Let us label the two points given in the question as A and B so that the coordinates of point A are $\left( -3,-1 \right)$ and that of the point B are $\left( -5,-1 \right)$.
$y-{{y}_{1}}=\dfrac{{{y}_{2}}-{{y}_{1}}}{{{x}_{2}}-{{x}_{1}}}\left( x-{{x}_{1}} \right)$
Let us take ${{x}_{1}}=-3$, ${{y}_{1}}=-1$, ${{x}_{2}}=-5$, ${{y}_{2}}=-1$ and substitute these in the above equation to get
\begin{align} & \Rightarrow y-\left( -1 \right)=\dfrac{-1-\left( -1 \right)}{-5-\left( -3 \right)}\left( x-\left( -3 \right) \right) \\ & \Rightarrow y+1=\dfrac{-1+1}{-5+3}\left( x+3 \right) \\ & \Rightarrow y+1=\dfrac{0}{-2}\left( x+3 \right) \\ & \Rightarrow y+1=0 \\ \end{align}
Subtracting $1$ from both the sides, we get
\begin{align} & \Rightarrow y+1-1=0-1 \\ & \Rightarrow y=-1 \\ & \Rightarrow y=\left( 0 \right)x-1 \\ \end{align}
Comparing the point slope form of the line, which is given by $y=mx+c$, we get $m=0$ and $c=-1$.
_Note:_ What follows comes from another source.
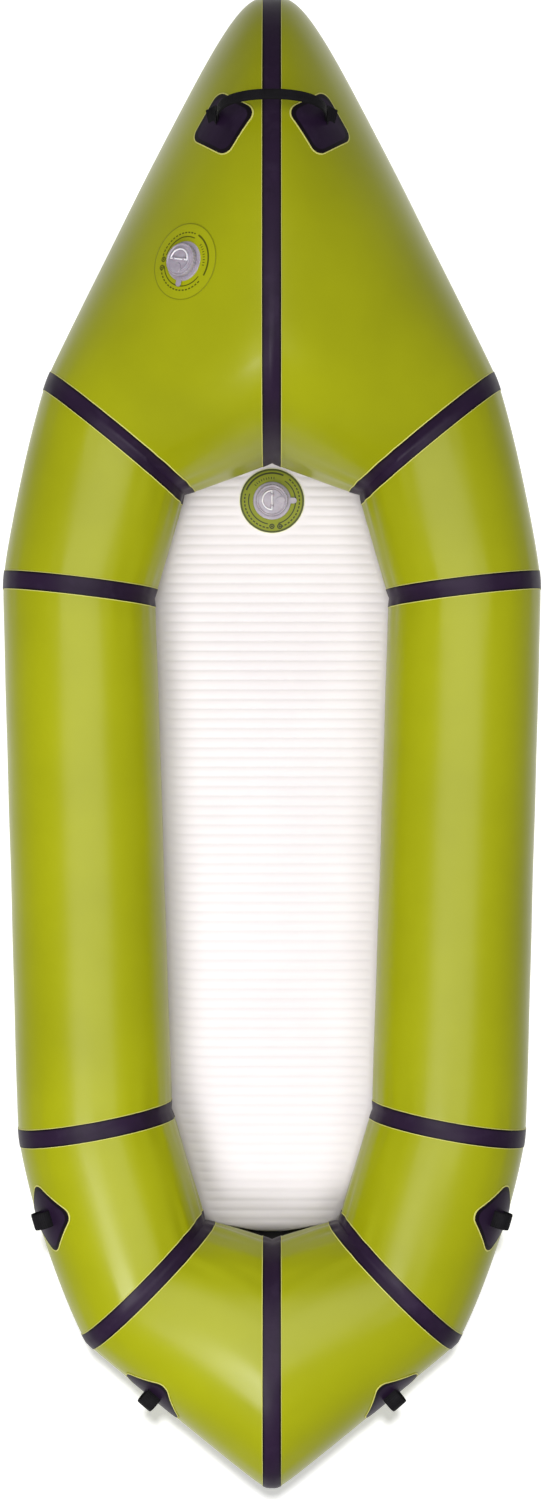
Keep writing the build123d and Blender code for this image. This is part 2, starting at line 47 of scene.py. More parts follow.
# Metres. +Y to the bow, +X to starboard, +Z up, ground at zero.
HALF_LENGTH = 1.155
TUBE_MID = 0.1212
TUBE_TOP = 0.2402
KEEL = 0.0022
BOW_TOP = 0.4222
BOW_TIP_HEIGHT = 0.145
STERN_TOP = 0.2842
STERN_TIP_HEIGHT = 0.146
BOW_BLUNT = 0.114
STERN_BLUNT = 0.010
BLUNT_POWER = 2.7
BOW_RIDGE = 0.27
STERN_RIDGE = 0.48
RIDGE_SWELL = 1.15
COCKPIT_BOW = 0.434
COCKPIT_STERN = -0.771
BOW_SEAM = ((0.136, 0.387), (0.353, 0.565))
FORE_SEAM = ((0.182, 0.226), (0.420, 0.254))
AFT_SEAM = ((0.156, -0.571), (0.396, -0.614))
STERN_SEAM = ((0.104, -0.745), (0.291, -0.934))
SHOULDER_BELLY = 0.005
QUARTER_BELLY = 0.011
CLOTH = 0.0007

AROUND = 128                # points round the tube
PULL = 0.0017               # a welded seam holds the tube in
PULL_REACH = 0.017
TAPE_HALF = 0.0152
SHEET_THICK = 0.001
SHEET_MARGIN = 0.026
GLUED_DOWN = 0.0006         # the sheet's top below the tube's cloth
SHEET_ROWS, SHEET_COLUMNS = 161, 65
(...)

Note: From the coordinates given in the question, we can observe that the y-coordinate for both the points is the same each being equal to $-1$. Interpreting this information geometrically, we can appreciate that the line passing through both the points will be a horizontal line cutting the y-axis at $\left( 0,-1 \right)$.